Supplement to Proxy Statement

This supplement to the definitive proxy statement filed on March 25, 2022 (the “Proxy Statement”) is meant to clarify how broker non-votes will be handled with respect to the proposals our stockholders are being asked to consider and vote on at the Annual Meeting. Except as specifically supplemented by the information contained below, all information set forth in the Proxy Statement remains unchanged.

CHANGES TO PROXY STATEMENT

The third through fifth paragraphs under the section heading “Quorum and Votes Required” on page 3 of the Proxy Statement is accordingly amended and restated as follows:

The below table summarizes the voting requirements to elect directors and to approve each of the proposals in this Proxy Statement:

PROPOSAL
VOTE REQUIRED
BROKER
DISCRETIONARY
VOTING ALLOWED
1.
Election of directors
Majority of votes cast
No
2.
Ratification of Deloitte & Touche LLP
Majority of shares represented at meeting virtually or by proxy
Yes
3.
Approval of executive compensation on an advisory basis
Majority of shares represented at meeting virtually or by proxy
No
4.
Approval and adoption of the 2022 Omnibus Incentive Plan
Majority of shares represented at meeting virtually or by proxy
No

Each director shall be elected by a majority of votes cast to hold office until the next annual meeting, unless the election is contested, in which case, directors shall be elected by a plurality of votes properly cast. Any current director who does not meet this voting standard is subject to the Board’s policy regarding resignations by directors who do not receive a majority of votes cast, which is set forth in our Corporate Governance Guidelines (as defined below). An election shall be contested if, as determined by the Board, the number of nominees exceeds the number of directors to be elected. A majority of votes cast means that the number of votes properly cast “for” a director nominee exceeds the number of votes properly cast “against” such director nominee. Neither a vote to “ABSTAIN” nor a broker non-vote, although counted for purposes of determining a quorum, counts as a vote cast or as a vote “against” and therefore will have no effect with respect to the election of directors.
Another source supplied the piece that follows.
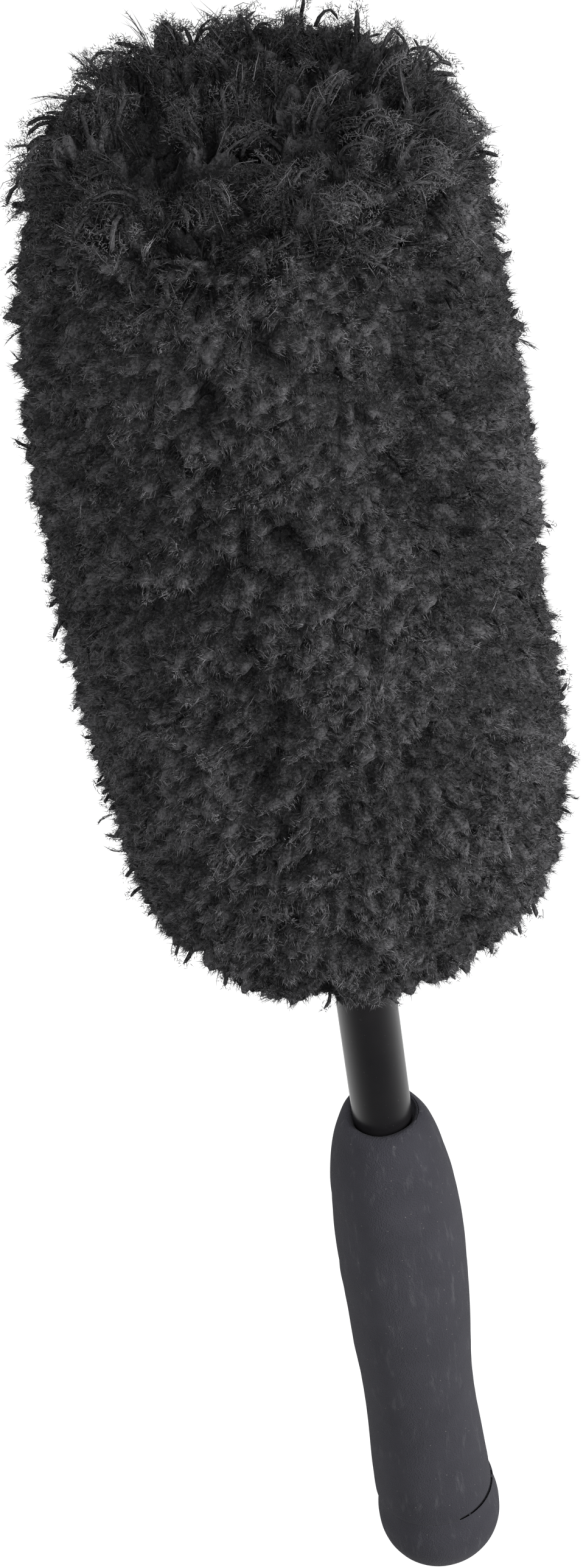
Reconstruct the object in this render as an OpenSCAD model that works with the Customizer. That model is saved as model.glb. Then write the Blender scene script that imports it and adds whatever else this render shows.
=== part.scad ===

With respect to Proposals 2, 3 and 4, a properly executed proxy marked “ABSTAIN,” although counted for purposes of determining whether there is a quorum, will not be voted, and accordingly, an abstention will have the same effect as a vote cast against each of these proposals. Proposal 2 is considered a “routine” matter, for which brokers, banks and other nominees may vote shares for which they have not received instructions. Proposals 1, 3 and 4 are considered “non-routine” matters, for which brokerage firms that have not received instructions from their customers do not have discretion to vote on these matters. In addition, with respect to Proposals 3 and 4, broker non-votes, although counted for purposes of determining whether there is a quorum, are not counted as votes cast and therefore will have the same effect as a vote cast against Proposals 3 and 4 because approval of Proposals 3 and 4 require the affirmative vote of a majority of shares represented at the meeting virtually or by proxy.